• **Request**:
Copy exactly the lines of the material below that run from the one containing "for (k = [0 : 4])" through the one containing "imported CAD frame.". Copy no other lines.

+++

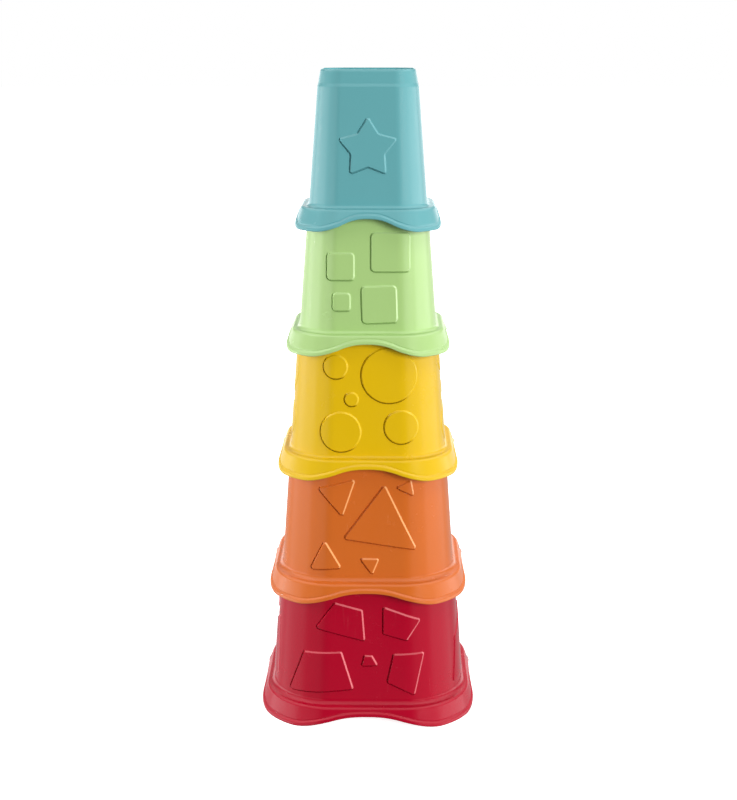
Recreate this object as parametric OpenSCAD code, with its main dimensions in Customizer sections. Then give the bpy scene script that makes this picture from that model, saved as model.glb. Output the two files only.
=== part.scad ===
// Stacking cup tower: five open cups, turned mouth down and stacked.
// Each cup is one thin moulded shell. Its wall is a rounded square that narrows upward from a flat
// ledge. A flared skirt with a wavy, beaded edge hangs from the ledge, and a foot ring stands on
// top. The foot ring of each cup enters the cup above, whose wall rests on the step round the ring.
// +Z is up, the front faces -Y, and the origin is the middle of the base, on the table.

/* [Cup wall] */
// Half of the largest cup's wall width, at its ledge
wall_half = 60.5; // [56:0.5:64]
// How much less that is on each next cup
wall_step = 6.2; // [5.8:0.1:6.6]
// Half of the straight stretch of the largest cup's sides
flat_half = 22.8; // [18:0.2:26]
// How much less that is on each next cup
flat_step = 1.5; // [0.5:0.1:2]
// Wall thickness
wall_t = 1.1; // [1:0.1:1.6]

/* [Stack] */
// Height from the largest cup's ledge to the next one
first_pitch = 79.5; // [72:0.5:86]
// How much less that is on each next cup
pitch_step = 1.85; // [1:0.05:2.5]
// Room between a foot ring and the wall that it stands in
seat_gap = 0.2; // [0.15:0.05:0.4]

/* [Skirt] */
// Height of the ledge above the lowest points of the skirt
skirt_h = 13; // [12.6:0.1:15]
// How far the ledge reaches out from the wall
ledge_reach = 5.6; // [5:0.1:6.5]
// How far the bead at the skirt's edge reaches out from the wall
bead_reach = 9.4; // [8.5:0.1:10]
// Height of the bead
bead_h = 3; // [2.4:0.1:3.2]
// How far the bead stands out from the skirt
bead_out = 0.9; // [0.6:0.1:1.1]
// How far the edge rises at the middle of each side
arch_h = 7.6; // [6:0.1:7.8]
// Share of the way from a side's middle to its corner that the rise takes up
arch_share = 0.85; // [0.8:0.01:0.95]
// How full the rise is at its middle
arch_fullness = 1.3; // [1:0.1:1.6]

/* [Foot ring] */
// Height of the foot ring above the step
ring_h = 9; // [7:0.5:10]
// How far the closed end lies below the ring's top
recess = 4; // [2:0.5:6]
// How far the smallest cup's ring, which no cup covers, stands in from the step's edge
top_inset = 1; // [0.8:0.1:1.9]

/* [Raised shapes] */
// How far the shapes stand out from the wall
relief_h = 1; // [0.6:0.1:1.2]
// Radius of their rounded corners
relief_r = 1.8; // [1.4:0.1:2.2]

/* [Smoothness] */
// Facets round each corner
corner_steps = 8; // [6:2:8]
// Facets along each straight stretch
flat_steps = 6; // [6:2:8]

/* [Hidden] */
NODES = ["trapezoid_cup", "triangle_cup", "circle_cup", "square_cup", "star_cup"];

quarter = flat_steps + corner_steps;
round_steps = 4 * quarter;
seat_over = 0.6;
draft = wall_step - seat_over;
seated_inset = seat_over + wall_t + seat_gap;
ledge_round = 2.2;
junction_r = 2.2;
edge_r = 0.4;
recess_draft = 0.35;
skin_t = 0.8;
deep = 40;

// Raised shapes, seen from outside: millimetres from the middle of a side and above the rim.
star_centre = [-0.5, 47.5];
star_tip = 17.5;
star_valley = 11;
// centre, width, height, turn
squares = [
    [[12.5, 61.5], 24, 24, 0],
    [[-17, 53], 17, 17, 0],
    [[-16.5, 32], 11.5, 11.5, 0],
    [[6, 30.5], 22, 23, 2]
];
// centre, radius
circles = [
    [[-20, 69.2], 7.5],
    [[12, 64], 17],
    [[-10.5, 49.5], 4.5],
    [[-17, 29.5], 12.5],
    [[19.5, 32.5], 10.5]
];
// the outermost point of each rounded corner
triangles = [
    [[-29.5, 72], [-8, 77.5], [-15.5, 55.5]],
    [[10.5, 74], [29.5, 34.5], [-14, 41]],
    [[26.5, 77.5], [28, 68], [18, 73]],
    [[-26, 38.5], [-16.5, 22.5], [-34.5, 21]],
    [[-4, 28], [7, 28], [3, 18.5]]
];
trapezoids = [
    [[-20, 80], [-2, 75], [-1, 55.5], [-31, 63.5]],
    [[10.5, 77], [33.5, 68.7], [25.5, 55.5], [10, 60]],
    [[-39, 47], [-15, 48], [-8, 24], [-48, 20]],
    [[-1.5, 46], [4, 46], [7, 39.5], [-3, 39]],
    [[17, 47], [35.7, 47.4], [30, 20], [13, 28]]
];
side_trapezoids = [
    [[-36, 50.5], [-13, 66], [-9, 25], [-41.5, 21]],
    [[1, 79.5], [23, 75.5], [19, 61.5], [-2, 65]],
    [[8, 49], [32, 61.5], [37.5, 23], [3, 28]],
    [[-2, 52.5], [2.5, 53], [3.5, 46.5], [-3.5, 46]]
];

// The family: cup 0 is the largest.
function pitch(i) = first_pitch - pitch_step * i;
function base_z(i) = i == 0 ? 0 : base_z(i - 1) + pitch(i - 1);
function shoulder_z(i) = skirt_h + pitch(i) - wall_t;
function half_at_ledge(i) = wall_half - wall_step * i;
function flat_at_ledge(i) = flat_half - flat_step * i;
function rise(i, z) = (z - skirt_h) / (shoulder_z(i) - skirt_h);
function wall_at(i, z) = half_at_ledge(i) - draft * max(0, rise(i, z));
function ring_inset(i) = i == len(NODES) - 1 ? top_inset : seated_inset;
function lip(i) = i == len(NODES) - 1 ? 1.6 : 0.8;
function flat_at(i, z) = flat_at_ledge(i) - flat_step * min(1, max(0, rise(i, z)));

// Outline of a cup: a square with straight stretches and round corners, from the middle of +X.
function corner_angle(j) = 90 * (j - flat_steps / 2) / corner_steps;
function side_point(j, half, flat) =
    j < flat_steps / 2 ? [half, 2 * flat * j / flat_steps] :
    j <= flat_steps / 2 + corner_steps ?
        [for (f = [cos(corner_angle(j)), sin(corner_angle(j))]) flat + (half - flat) * f] :
    [2 * flat * (quarter - j) / flat_steps, half];
function turned(p, turns) =
    turns == 0 ? p : turned([-p[1], p[0]], turns - 1);
function outline_point(k, half, flat) =
    turned(side_point(k % quarter, half, flat), floor(k / quarter));

// Rise of the skirt's edge, from 1 at the middle of a side to 0 near the corners.
function half_way(i) = flat_at_ledge(i) + (half_at_ledge(i) - flat_at_ledge(i)) * PI / 4;
function way(i, j) =
    j < flat_steps / 2 ? 2 * flat_at_ledge(i) * j / flat_steps :
    flat_at_ledge(i) + (half_at_ledge(i) - flat_at_ledge(i)) * corner_angle(j) * PI / 180;
function share(i, j) = way(i, min(j, quarter - j)) / half_way(i);
function wave(i, k) =
    let (s = share(i, k % quarter) / arch_share)
    s < 1 ? (1 + cos(180 * pow(s, arch_fullness))) / 2 : 0;

// The skirt widens evenly from the ledge down, so its edge moves in where it rises.
skirt_slope = (bead_reach - ledge_reach) / (skirt_h - bead_h / 2);
function skirt_out(z) = ledge_reach - bead_out + skirt_slope * (skirt_h - z);

// A ring is [half width, half straight stretch, height, share of the wave that it follows].
function ring_points(i, ring) = [
    for (k = [0 : round_steps - 1])
        let (lift = ring[3] * arch_h * wave(i, k))
        let (p = outline_point(k, ring[0] - skirt_slope * lift, ring[1]))
        [p[0], p[1], ring[2] + lift]
];
function wall_ring(i, out, z) = [wall_at(i, z) + out, flat_at(i, z), z, 0];
function edge_ring(i, out, z) = [half_at_ledge(i) + out, flat_at_ledge(i), z, 1];

// Over the shell: from the closed end, over the foot ring, down outside, and up inside.
function shell_rings(i) =
    let (s = shoulder_z(i), top = s + ring_h, in_z = skirt_h - wall_t)
    let (outer = -ring_inset(i), inner = outer - wall_t)
    [
        wall_ring(i, inner - recess_draft, top - recess),
        wall_ring(i, inner, top - edge_r),
        wall_ring(i, inner + edge_r, top),
        wall_ring(i, (inner + edge_r + outer) / 2, top - lip(i) / 4),
        wall_ring(i, outer, top - lip(i)),
        wall_ring(i, outer, s),
        wall_ring(i, -edge_r, s),
        wall_ring(i, 0, s - edge_r),
        wall_ring(i, 0, skirt_h + junction_r),
        wall_ring(i, junction_r * 0.3, skirt_h + junction_r * 0.3),
        wall_ring(i, junction_r, skirt_h),
        wall_ring(i, skirt_out(skirt_h) - ledge_round * 0.72, skirt_h),
        wall_ring(i, skirt_out(skirt_h) - ledge_round * 0.14, skirt_h - ledge_round * 0.19),
        wall_ring(i, skirt_out(skirt_h - ledge_round * 0.69), skirt_h - ledge_round * 0.69),
        edge_ring(i, skirt_out(bead_h), bead_h),
        edge_ring(i, skirt_out(bead_h * 0.8) + bead_out * 0.8, bead_h * 0.8),
        edge_ring(i, bead_reach, bead_h * 0.5),
        edge_ring(i, skirt_out(bead_h * 0.2) + bead_out * 0.6, bead_h * 0.15),
        edge_ring(i, skirt_out(0) - bead_out * 0.2, 0),
        edge_ring(i, skirt_out(0) - wall_t, 0),
        wall_ring(i, ledge_reach - bead_out - wall_t, in_z),
        wall_ring(i, -wall_t, in_z),
        wall_ring(i, -wall_t, s - wall_t),
        wall_ring(i, inner, s - wall_t),
        wall_ring(i, inner, top - recess - wall_t)
    ];

// The layer of the wall that the raised shapes are cut from.
function skin_rings(i) =
    let (low = skirt_h + junction_r, high = shoulder_z(i) - edge_r)
    [
        wall_ring(i, -skin_t, low),
        wall_ring(i, -skin_t, high),
        wall_ring(i, relief_h, high),
        wall_ring(i, relief_h, low)
    ];

// A solid through rings of points; a loop also joins its last ring to its first.
module loft(i, rings, loop = false) {
    last = len(rings) - 1;
    points = [for (ring = rings) each ring_points(i, ring)];
    sides = [
        for (r = [0 : loop ? last : last - 1], k = [0 : round_steps - 1])
            let (a = r * round_steps, b = ((r + 1) % len(rings)) * round_steps)
            let (m = (k + 1) % round_steps)
            each [[a + k, a + m, b + m], [a + k, b + m, b + k]]
    ];
    first_end = [for (k = [round_steps - 1 : -1 : 0]) k];
    last_end = [for (k = [0 : round_steps - 1]) last * round_steps + k];
    polyhedron(points, loop ? sides : concat(sides, [first_end, last_end]), convexity = 8);
}

// A shape with round corners, from the outermost point of each corner.
module rounded(tips, r = relief_r) {
    middle = [for (axis = [0, 1]) [for (p = tips) 1] * [for (p = tips) p[axis]]] / len(tips);
    hull() {
        for (p = tips) {
            translate(p + r * (middle - p) / norm(middle - p)) circle(r, $fn = 16);
        }
    }
}

// Its children, raised from a cup's wall on the sides that are named, counted round from the front.
module raised(i, sides) {
    translate([0, 0, base_z(i)]) intersection() {
        loft(i, skin_rings(i), loop = true);
        for (side = sides) {
            rotate([90, 0, 90 * side])
                translate([0, 0, half_at_ledge(i) - deep])
                    linear_extrude(2 * deep) children();
        }
    }
}

module shell(i) {
    translate([0, 0, base_z(i)]) loft(i, shell_rings(i));
}

module trapezoid_cup() {
    color([0.80, 0.06, 0.15]) union() {
        shell(0);
        raised(0, [0, 2]) for (tips = trapezoids) rounded(tips);
        raised(0, [1, 3]) for (tips = side_trapezoids) rounded(tips);
    }
}

module triangle_cup() {
    color([0.93, 0.43, 0.12]) union() {
        shell(1);
        raised(1, [0, 2]) for (tips = triangles) rounded(tips);
    }
}

module circle_cup() {
    color([0.98, 0.80, 0.08]) union() {
        shell(2);
        raised(2, [0 : 3]) for (c = circles) hull() translate(c[0]) circle(c[1], $fn = 36);
    }
}

module square_cup() {
    color([0.66, 0.90, 0.52]) union() {
        shell(3);
        raised(3, [0, 2]) for (s = squares) {
            w = s[1] / 2 - relief_r;
            h = s[2] / 2 - relief_r;
            translate(s[0]) rotate(s[3]) hull() {
                for (x = [-w, w], y = [-h, h]) translate([x, y]) circle(relief_r, $fn = 16);
            }
        }
    }
}

module star_cup() {
    color([0.36, 0.72, 0.77]) union() {
        shell(4);
        raised(4, [0, 2]) translate(star_centre) {
            for (k = [0 : 4]) rotate(72 * k) hull() {
                translate([0, star_tip - relief_r]) circle(relief_r, $fn = 16);
                for (a = [-36, 36]) rotate(a) translate([0, star_valley]) circle(0.1, $fn = 8);
                circle(1, $fn = 8);
            }
        }
    }
}

trapezoid_cup();
triangle_cup();
circle_cup();
square_cup();
star_cup();
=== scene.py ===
"""Looks of the stacking cup tower: five glossy moulded cups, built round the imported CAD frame.

Each cup is one mesh: a profile swept round a rounded square, with the raised shapes worked into
its four sides. The profile and the family sizes repeat the CAD's, in millimetres; places come
from the frame, in metres.
"""
import math

import bpy
import numpy as np
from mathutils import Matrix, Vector
from mathutils.geometry import delaunay_2d_cdt


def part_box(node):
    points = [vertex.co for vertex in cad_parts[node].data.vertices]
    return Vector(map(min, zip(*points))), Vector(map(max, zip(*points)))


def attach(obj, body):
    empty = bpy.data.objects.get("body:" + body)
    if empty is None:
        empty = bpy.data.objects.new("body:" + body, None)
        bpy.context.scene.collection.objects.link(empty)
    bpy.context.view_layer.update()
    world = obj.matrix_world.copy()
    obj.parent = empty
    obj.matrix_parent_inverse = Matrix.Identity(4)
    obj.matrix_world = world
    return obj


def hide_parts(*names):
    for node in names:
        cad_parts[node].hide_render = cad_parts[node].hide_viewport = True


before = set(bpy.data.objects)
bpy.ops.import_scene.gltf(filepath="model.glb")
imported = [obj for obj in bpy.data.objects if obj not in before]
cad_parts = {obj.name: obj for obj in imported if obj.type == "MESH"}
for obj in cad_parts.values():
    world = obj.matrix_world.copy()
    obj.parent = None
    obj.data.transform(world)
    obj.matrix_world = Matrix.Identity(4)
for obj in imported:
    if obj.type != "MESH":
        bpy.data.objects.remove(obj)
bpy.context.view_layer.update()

MM = 0.001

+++

• **Output of the task**:
            for (k = [0 : 4]) rotate(72 * k) hull() {
                translate([0, star_tip - relief_r]) circle(relief_r, $fn = 16);
                for (a = [-36, 36]) rotate(a) translate([0, star_valley]) circle(0.1, $fn = 8);
                circle(1, $fn = 8);
            }
        }
    }
}

trapezoid_cup();
triangle_cup();
circle_cup();
square_cup();
star_cup();
=== scene.py ===
"""Looks of the stacking cup tower: five glossy moulded cups, built round the imported CAD frame.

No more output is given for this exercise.